Le préfet de police Didier Lallement, dont le départ est programmé pour le 20 juillet, peut largement prendre ce rapport pour l’épitaphe de son passage controversé à son actuel poste. « Cet échec tient aux décisions prises par la préfecture de police de Paris,(…)Didier Lallement a sa part de responsabilité dans la chaîne de responsabilités », explique ainsi sans retenue le sénateur François-Noël Buffet. Le fiasco du 28 mai retombe selon la chambre haute largement sur les épaules de la préfecture de police du fait des décisions qu’elle a prises, en fonction d’une ligne sécuritaire considérant les supporters britanniques et les risques de fraude aux billets comme les principales menaces à juguler. Résultat, une rigidité opérationnelle conduisant à un « affaiblissement des dispositifs mis en place ainsi qu’à des pertes de contrôle temporaires de la situation avant le match, puis à l’issue de celui-ci ».

Autre cible : le ministre de l’Intérieur, Gérald Darmanin, dont la communication lamentable a été soulignée par l’ensemble des élus.
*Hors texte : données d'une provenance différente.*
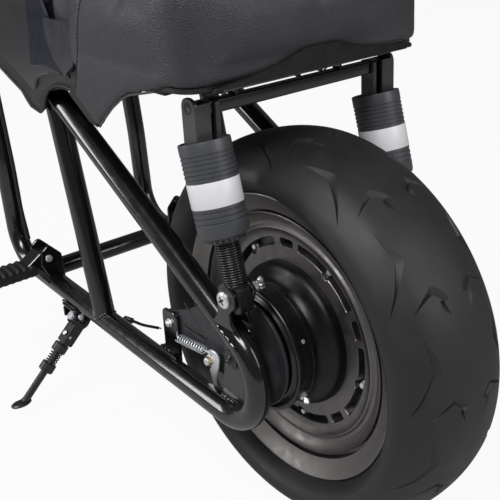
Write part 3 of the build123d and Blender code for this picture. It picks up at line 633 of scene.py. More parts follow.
def tube(shape, points, radius, sides=20, finish=0, swell=None, flat=1.0, softEnds=True):
    points = [Vector(point) for point in points]
    frames = pathFrames(points)
    rows = []
    reach = [radius if swell is None else swell(index / (len(points) - 1)) * radius
             for index in range(len(points))]

    def ring(frame, size, shift=0.0):
        point, first, second, tangent = frame
        return [
            point + tangent * shift
            + first * math.cos(2 * math.pi * side / sides) * size
            + second * math.sin(2 * math.pi * side / sides) * size * flat
            for side in range(sides)
        ]

    if softEnds:
        bite = min(0.6, radius * 0.25)
        rows.append(ring(frames[0], reach[0] - bite))
        rows.append(ring(frames[0], reach[0], bite))
        rows.extend(ring(frame, size) for frame, size in zip(frames[1:-1], reach[1:-1]))
        rows.append(ring(frames[-1], reach[-1], -bite))
        rows.append(ring(frames[-1], reach[-1] - bite))
    else:
        rows.extend(ring(frame, size) for frame, size in zip(frames, reach))
    shape.grid(rows, finish, closeColumns=True)
    for row in (rows[0], rows[-1]):
        shape.add(row, [tuple(range(sides))], finish)


def ball(shape, middle, radius, sides=20, finish=0, flat=1.0, axis=(0, 1, 0)):
    rows = [(max(0.0, math.cos(angle)) * radius, math.sin(angle) * radius * flat)
            for angle in [math.pi * (step / 12 - 0.5) for step in range(13)]]
    lathe(shape, rows, middle, axis, sides, finish, opened=True)


def coil(shape, start, end, radius, wire, turns, finish=0, sides=8, steps=20):
    start, end = Vector(start), Vector(end)
    axis, first, second = turned(end - start)
    length = (end - start).length
    count = int(turns * steps)
    points = []
    for step in range(count + 1):
        angle = 2 * math.pi * step / steps
        along = wire + (length - 2 * wire) * step / count
        points.append(start + axis * along + (first * math.cos(angle) + second * math.sin(angle)) * radius)
    tube(shape, points, wire, sides, finish)


def hexHead(shape, place, axis, across, height, finish=0, turn=0.0):
    axis, first, second = turned(axis)
    radius = across / math.sqrt(3)
    bite = min(1.0, height * 0.2)
    rows = []
    for size, level in ((radius, 0.0), (radius, height - bite), (radius - bite, height)):
        rows.append([
            Vector(place) + axis * level
            + (first * math.cos(math.pi * side / 3 + turn)
               + second * math.sin(math.pi * side / 3 + turn)) * size
            for side in range(6)
        ])
    shape.grid(rows, finish, closeColumns=True)
    shape.add(rows[0], [tuple(range(6))], finish)
    shape.add(rows[-1], [tuple(range(6))], finish)


# A plain round bar between two distances along the axis
def roundBar(shape, middle, axis, radius, low, high, sides=20, finish=0):
    lathe(shape, [(0.0, low), (radius, low), (radius, high), (0.0, high)], middle, axis, sides, finish,
          opened=True)


def washer(shape, place, axis, radius, thickness, finish=0, sides=28):
    bite = thickness * 0.25
    profile = [(0.0, 0.0), (radius, 0.0), (radius, thickness - bite), (radius - bite, thickness),
               (0.0, thickness)]
    lathe(shape, profile, place, axis, sides, finish, opened=True)


def crossScrew(shape, place, axis, radius, height, finish=0, recess=1):
    axisUnit, first, second = turned(axis)
    profile = [(0.0, 0.0), (radius, 0.0), (radius, height * 0.35), (radius * 0.9, height * 0.72),
               (radius * 0.62, height * 0.94), (0.0, height)]
    lathe(shape, profile, place, axis, 28, finish, opened=True)
    top = Vector(place) + axisUnit * (height * 0.93)
    long, short = radius * 0.52, radius * 0.13
    for turn in (0.6, 0.6 + math.pi / 2):
        across = first * math.cos(turn) + second * math.sin(turn)
        up = axisUnit.cross(across)
        outline = [(-long, -short), (long, -short), (long, short), (-long, short)]
        slab(shape, outline, top, across, up, height * 0.12, 0.0, recess)


def weldBead(shape, points, radius, sides=10):
    tube(shape, points, radius, sides,
         swell=lambda share: 0.86 + 0.14 * math.cos(share * len(points) * 1.6))


# A bead along a straight joint, wavering a little sideways
def straightWeld(shape, start, end, steps, radius, waver=0.5, rate=2.2, sides=10):
    start, end = Vector(start), Vector(end)
    points = [start.lerp(end, step / steps) + Vector((0, waver * math.sin(step * rate), 0))
              for step in range(steps + 1)]
    weldBead(shape, points, radius, sides)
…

Son mea culpa tardif fin juin n’a toujours pas calmé la colère outre-Manche.

Les raisons de la colère

Parmi les petites erreurs qui se sont transformées en catastrophe, le choix – un ordre de la préfecture – de retirer la signalétique à la sortie du RER D pour un itinéraire de délestage vers le RER B. Une fois la grève annoncée sur ce dernier, personne n’a semble-t-il été capable de se coordonner ni d’alerter sur le besoin d’adapter de nouveau l’orientation des passagers. Ce raté a métamorphosé le tunnel sous l’autoroute A86, censé servir de préfiltrage, en un terrible goulot d’étranglement, coincé sur le côté par des camions de CRS. Il a fallu le faire sauter pour éviter un Hillsborough bis. Or des centaines de délinquants parvinrent eux aussi sur le parvis pour commettre leurs larcins et agressions. Des scènes cauchemardesques pour nombre de fans anglais, parfois en famille. La très mauvaise répartition des forces de l’ordre et de police, pourtant en nombre, selon leurs compétences spécifiques a laissé prospérer longuement cette situation hors de contrôle, abandonnant les spectateurs au milieu des fumigènes et des bandes. Dans ce cadre, la non-conservation des images laissent les sénateurs pour le moins interdits.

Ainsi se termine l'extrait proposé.